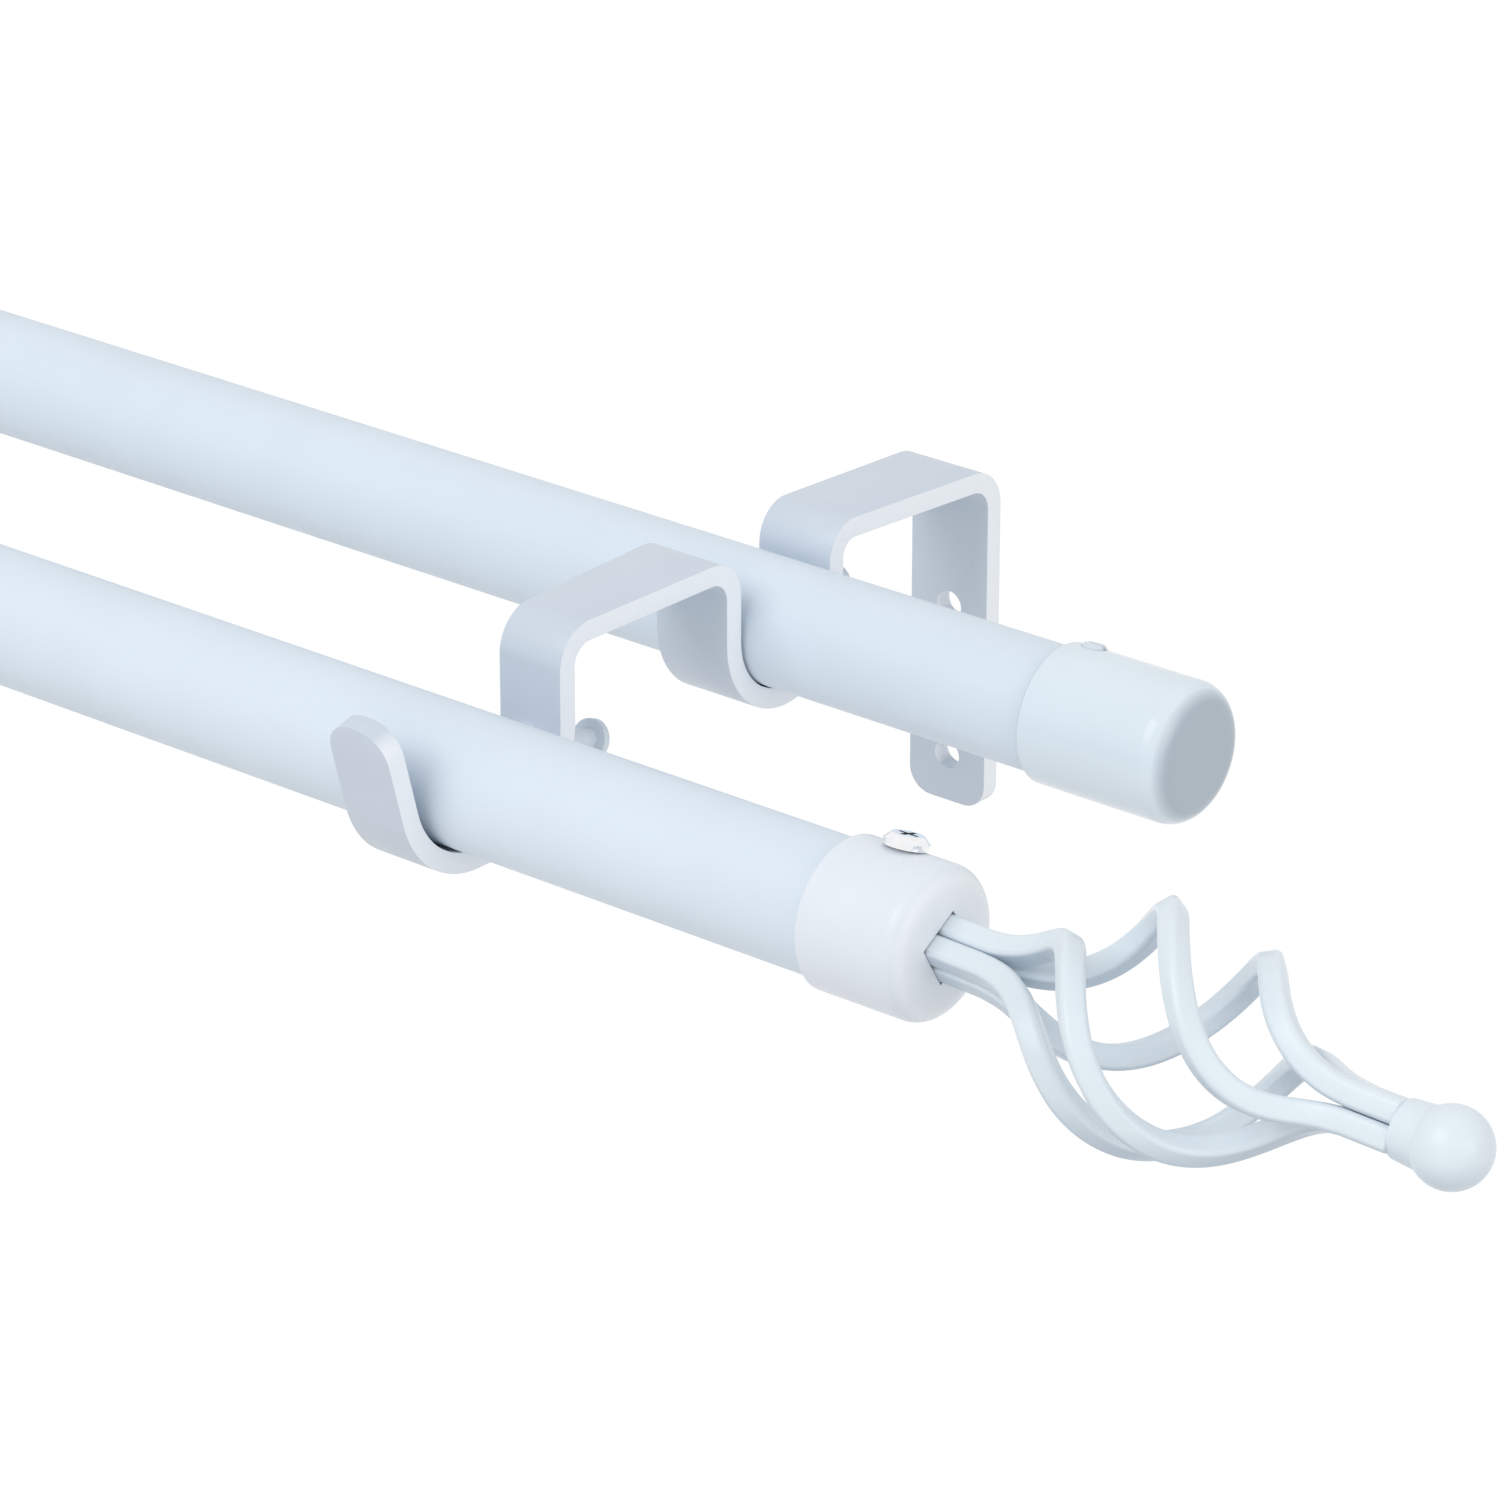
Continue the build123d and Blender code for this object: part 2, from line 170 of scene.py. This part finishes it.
def bright_metal(name, deep, light):
    """Plated steel with fine turning marks."""
    material, tree, shader = new_material(name)
    coordinates = tree.nodes.new("ShaderNodeTexCoord")
    marks = noise(tree, coordinates, mark_scale, 1.0, 0.6)
    tone = mix_colours(tree, ramp(tree, marks, noise_low, noise_high), deep, light)
    tree.links.new(tone, shader.inputs["Base Color"])
    shader.inputs["Metallic"].default_value = 1.0
    tree.links.new(
        ramp(tree, marks, noise_low, noise_high, 0.06, 0.14),
        shader.inputs["Roughness"],
    )
    add_bump(tree, shader, marks, 0.25)
    return material


rod_coat = white_coat("rod_coat", (0.73, 0.82, 0.91), 0.45, 0.25, shine=0.0)
# The strip's end colour is painted light: its side edges are lighter than its faces.
strip_coat = white_coat("strip_coat", (0.63, 0.70, 0.79), 0.40, 0.35, painted_end_shading=(0.91, 0.95, 1.00))
# The collar's end colour is painted light on its end face.
collar_coat = white_coat("collar_coat", (0.81, 0.86, 0.93), 0.38, 0.30, painted_end_shading=(0.90, 0.94, 0.98))
# The bars' and the ball's under colours are painted shade on their faces turned down.
bar_coat = white_coat("bar_coat", (0.77, 0.85, 0.91), 0.30, 0.08, painted_under_shade=(0.54, 0.63, 0.72))
ball_coat = white_coat("ball_coat", (0.77, 0.85, 0.91), 0.30, 0.08, painted_under_shade=(0.64, 0.73, 0.81))
# The cap's end colour is painted shade: its end face is darker than its side.
cap_coat = white_coat("cap_coat", (0.75, 0.84, 0.91), 0.20, 0.15, painted_end_shading=(0.45, 0.52, 0.59))
screw_coat = white_coat("screw_coat", (0.70, 0.77, 0.84), 0.28, 0.15)
metal = bright_metal("bright_plate", (0.86, 0.87, 0.88), (0.92, 0.92, 0.93))


# Rounded edges and paint on the pieces

weld_distance = 0.000002       # metres
flat_angle = 0.5               # degrees, under which facets are joined
crease_angle = 40              # degrees, over which an edge is shown sharp
strip_round = 0.00045          # metres
strip_round_angle = 35.0       # degrees, over which an edge is rounded
bar_round = 0.0004
bar_round_angle = 25.0
round_segments = 3


def dress(obj, material):
    """Gives an object one material."""
    obj.data.materials.clear()
    obj.data.materials.append(material)


def softened(node, width, angle):
    """A copy of a CAD node with its sharp edges rounded, in the node's place."""
    source = nodes[node]
    mesh = source.data.copy()
    mesh.name = node + "_soft"
    piece = bpy.data.objects.new(node + "_soft", mesh)
    bpy.context.scene.collection.objects.link(piece)
    work = bmesh.new()
    work.from_mesh(mesh)
    bmesh.ops.remove_doubles(work, verts=work.verts, dist=weld_distance)
    bmesh.ops.dissolve_limit(
        work,
        angle_limit=math.radians(flat_angle),
        verts=work.verts,
        edges=work.edges,
    )
    work.to_mesh(mesh)
    work.free()
    old_normals = mesh.attributes.get("custom_normal")
    if old_normals:
        mesh.attributes.remove(old_normals)
    bevel = piece.modifiers.new("round", "BEVEL")
    bevel.width = width
    bevel.segments = round_segments
    bevel.limit_method = "ANGLE"
    bevel.angle_limit = math.radians(angle)
    bevel.harden_normals = False
    bevel.use_clamp_overlap = True
    bpy.context.view_layer.update()
    graph = bpy.context.evaluated_depsgraph_get()
    rounded = bpy.data.meshes.new_from_object(piece.evaluated_get(graph))
    piece.modifiers.clear()
    piece.data = rounded
    for polygon in rounded.polygons:
        polygon.use_smooth = True
    work = bmesh.new()
    work.from_mesh(rounded)
    for edge in work.edges:
        edge.smooth = len(edge.link_faces) == 2 and edge.calc_face_angle() < math.radians(crease_angle)
    work.to_mesh(rounded)
    work.free()
    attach(piece, source["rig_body"])
    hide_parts(node)
    return piece


for side in sides:
    strip = softened(f"{side}_bracket", strip_round, strip_round_angle)
    dress(strip, strip_coat)
    dress(nodes[f"{side}_finial_collar"], collar_coat)
    dress(nodes[f"{side}_end_cap"], cap_coat)
    dress(nodes[f"{side}_finial_ball"], ball_coat)
    for number in range(1, 5):
        bar = softened(f"{side}_finial_bar_{number}", bar_round, bar_round_angle)
        dress(bar, bar_coat)
    for name in ("front_lock_screw", "back_lock_screw", "cap_set_screw"):
        dress(nodes[f"{side}_{name}"], screw_coat)
    dress(nodes[f"{side}_finial_set_screw"], metal)
for name in ("front_outer_tube", "back_outer_tube", "front_inner_tube", "back_inner_tube"):
    dress(nodes[name], rod_coat)


# Camera at the photograph's view

azimuth = math.radians(39.76)            # from the front, towards the right-hand finial
elevation = math.radians(23.954)
focal_pixels = 6680.0
image_size = 1500.0
sensor_width = 36.0
reference = Vector((0.0, -0.1157, 0.0248))
reference_pixel = (431.9, 765.9)         # where the reference point shows in the image
reference_depth = 0.8989

back = Vector((
    math.sin(azimuth) * math.cos(elevation),
    -math.cos(azimuth) * math.cos(elevation),
    math.sin(elevation),
))
right = Vector((math.cos(azimuth), math.sin(azimuth), 0.0))
up = back.cross(right)
across = (reference_pixel[0] - image_size / 2) / focal_pixels * reference_depth
above = (image_size / 2 - reference_pixel[1]) / focal_pixels * reference_depth
camera_data = bpy.data.cameras.new("camera")
camera_data.sensor_width = sensor_width
camera_data.lens = focal_pixels / image_size * sensor_width
camera_data.clip_start = 0.05
camera_data.clip_end = 20.0
camera = bpy.data.objects.new("camera", camera_data)
bpy.context.scene.collection.objects.link(camera)
camera.location = reference + back * reference_depth - right * across - up * above
camera.rotation_mode = "QUATERNION"
camera.rotation_quaternion = (-back).to_track_quat("-Z", "Y")
bpy.context.scene.camera = camera


# Floor, world and lights

white = (1.0, 1.0, 1.0, 1.0)
floor_size = 6.0
floor_height = -0.45
floor_grey = 0.80
floor_glow = 1.05              # what the camera sees of the floor, apart from its shadows
floor_glow_share = 0.93
world_light = 0.70
lamp_target = Vector((-0.1, -0.08, 0.02))
lamp_distance = 2.2


def white_share(tree, share):
    """A factor that is the share for the camera and for what mirrors it, and 0 for the light's bounces."""
    path = tree.nodes.new("ShaderNodeLightPath")
    seen = path.outputs["Is Camera Ray"]
    for ray in ("Is Glossy Ray", "Is Transmission Ray"):
        either = tree.nodes.new("ShaderNodeMath")
        either.operation = "MAXIMUM"
        tree.links.new(seen, either.inputs[0])
        tree.links.new(path.outputs[ray], either.inputs[1])
        seen = either.outputs["Value"]
    scaled = tree.nodes.new("ShaderNodeMath")
    scaled.operation = "MULTIPLY"
    scaled.inputs[1].default_value = share
    tree.links.new(seen, scaled.inputs[0])
    return scaled.outputs["Value"]


def mix_shaders(tree, factor, first, second, output):
    """Sends a mix of two shader sockets to an output node."""
    blend = tree.nodes.new("ShaderNodeMixShader")
    tree.links.new(factor, blend.inputs["Fac"])
    tree.links.new(first, blend.inputs[1])
    tree.links.new(second, blend.inputs[2])
    tree.links.new(blend.outputs["Shader"], output.inputs["Surface"])


def add_floor():
    """A plain pale floor that the camera sees as white."""
    bpy.ops.mesh.primitive_plane_add(size=floor_size, location=(0.0, 0.0, floor_height))
    floor = bpy.context.object
    floor.name = "floor"
    material = bpy.data.materials.new("floor")
    material.use_nodes = True
    tree = material.node_tree
    tree.nodes.clear()
    output = tree.nodes.new("ShaderNodeOutputMaterial")
    diffuse = tree.nodes.new("ShaderNodeBsdfDiffuse")
    diffuse.inputs["Color"].default_value = (floor_grey, floor_grey, floor_grey, 1.0)
    glow = tree.nodes.new("ShaderNodeEmission")
    glow.inputs["Color"].default_value = white
    glow.inputs["Strength"].default_value = floor_glow
    factor = white_share(tree, floor_glow_share)
    mix_shaders(tree, factor, diffuse.outputs["BSDF"], glow.outputs["Emission"], output)
    floor.data.materials.append(material)


def light_world():
    """An even world that the camera sees as white."""
    world = bpy.data.worlds.new("world")
    bpy.context.scene.world = world
    world.use_nodes = True
    tree = world.node_tree
    tree.nodes.clear()
    output = tree.nodes.new("ShaderNodeOutputWorld")
    skies = []
    for strength in (world_light, 1.0):
        sky = tree.nodes.new("ShaderNodeBackground")
        sky.inputs["Color"].default_value = white
        sky.inputs["Strength"].default_value = strength
        skies.append(sky.outputs["Background"])
    mix_shaders(tree, white_share(tree, 1.0), skies[0], skies[1], output)


def softbox(name, direction, size, watts):
    """A square area light that faces the right bracket."""
    data = bpy.data.lights.new(name, "AREA")
    data.shape = "SQUARE"
    data.size = size
    data.energy = watts
    lamp = bpy.data.objects.new(name, data)
    bpy.context.scene.collection.objects.link(lamp)
    toward = Vector(direction).normalized()
    lamp.location = lamp_target + toward * lamp_distance
    lamp.rotation_mode = "QUATERNION"
    lamp.rotation_quaternion = (-toward).to_track_quat("-Z", "Y")


add_floor()
light_world()
softbox("key", direction=(-0.12, -0.69, 0.70), size=1.3, watts=15.4)
softbox("side", direction=(0.95, -0.10, 0.30), size=1.2, watts=6.8)

bpy.context.scene.view_settings.view_transform = "Standard"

+--

### Problem to solve
Please reproduce exactly the lines above, beginning with the first and ending with the line that contains "return material", and include nothing outside that range.

### Final result
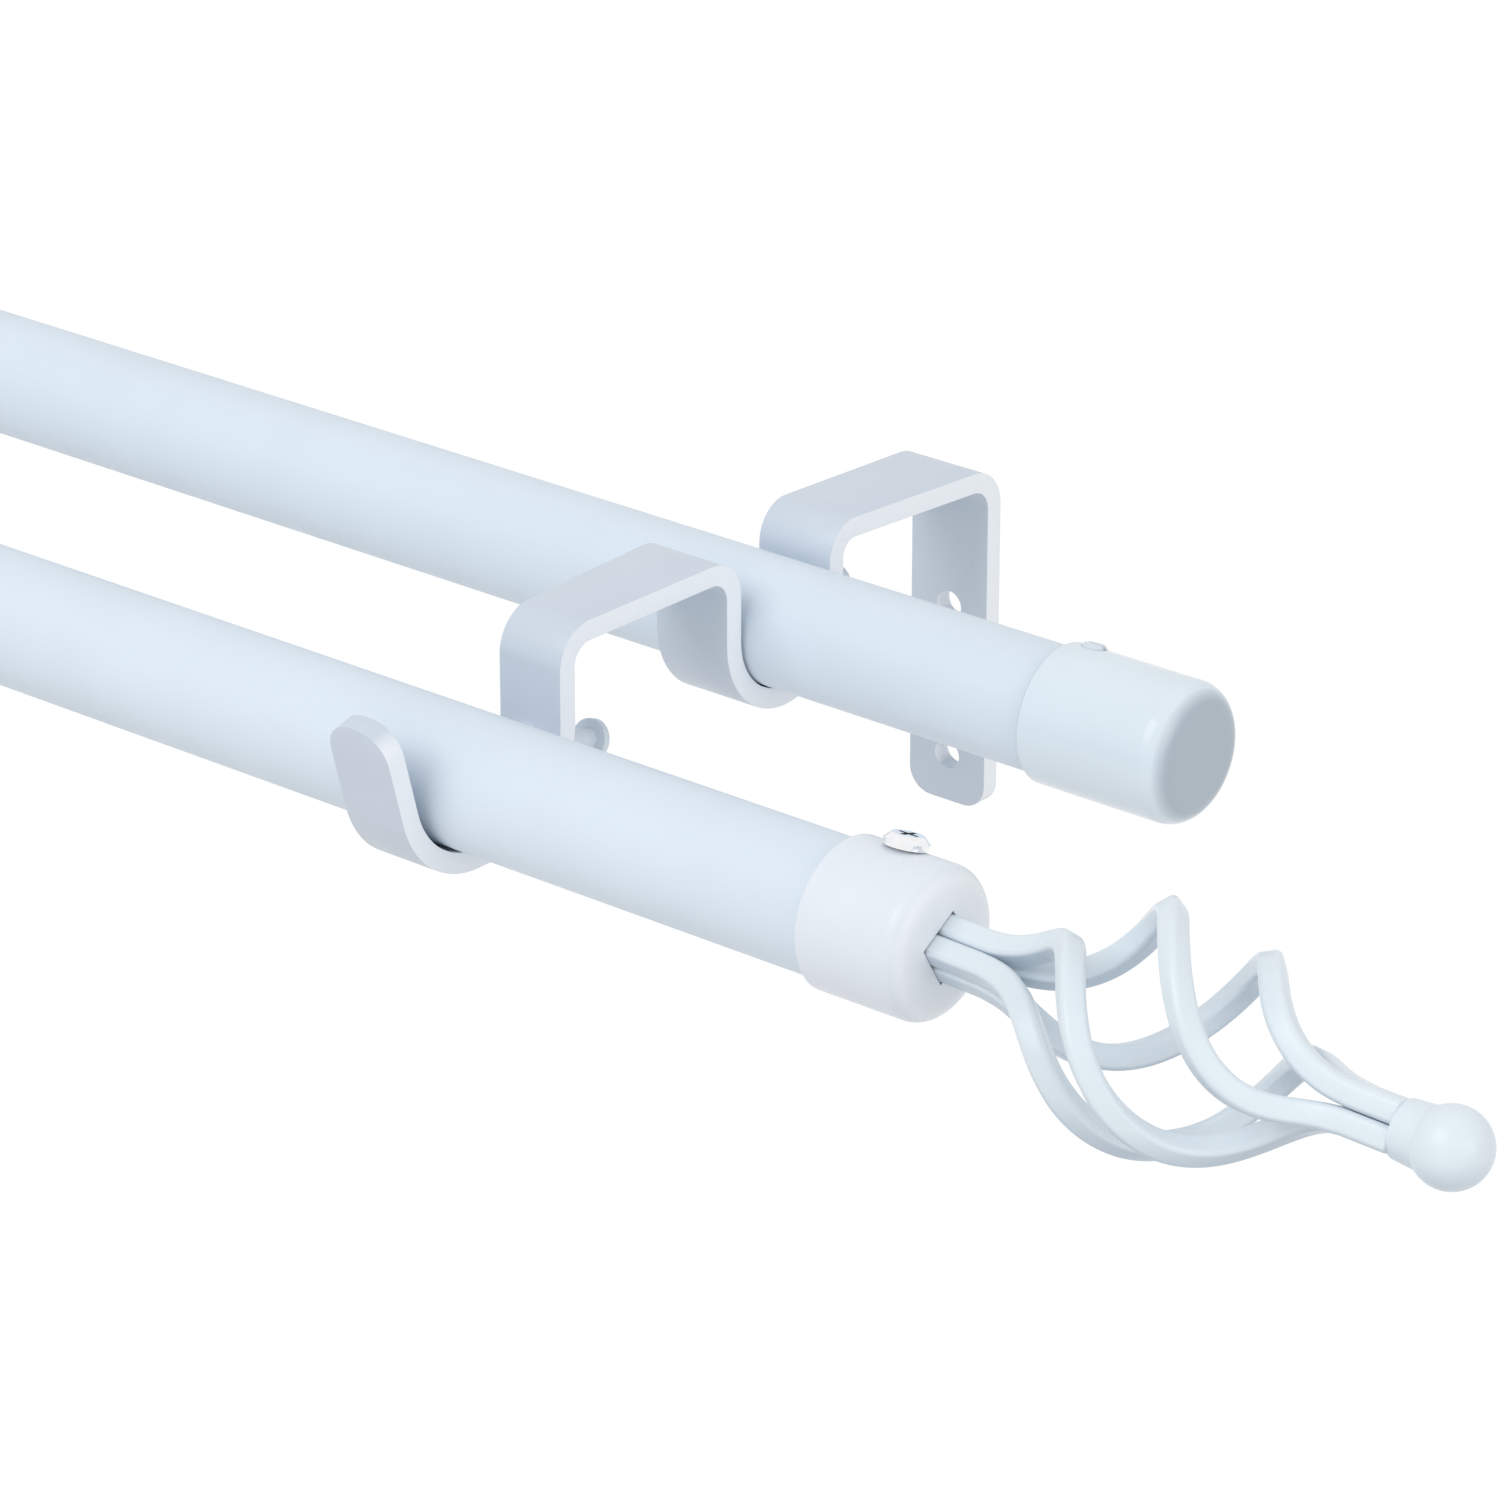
Continue the build123d and Blender code for this object: part 2, from line 170 of scene.py. This part finishes it.
def bright_metal(name, deep, light):
    """Plated steel with fine turning marks."""
    material, tree, shader = new_material(name)
    coordinates = tree.nodes.new("ShaderNodeTexCoord")
    marks = noise(tree, coordinates, mark_scale, 1.0, 0.6)
    tone = mix_colours(tree, ramp(tree, marks, noise_low, noise_high), deep, light)
    tree.links.new(tone, shader.inputs["Base Color"])
    shader.inputs["Metallic"].default_value = 1.0
    tree.links.new(
        ramp(tree, marks, noise_low, noise_high, 0.06, 0.14),
        shader.inputs["Roughness"],
    )
    add_bump(tree, shader, marks, 0.25)
    return material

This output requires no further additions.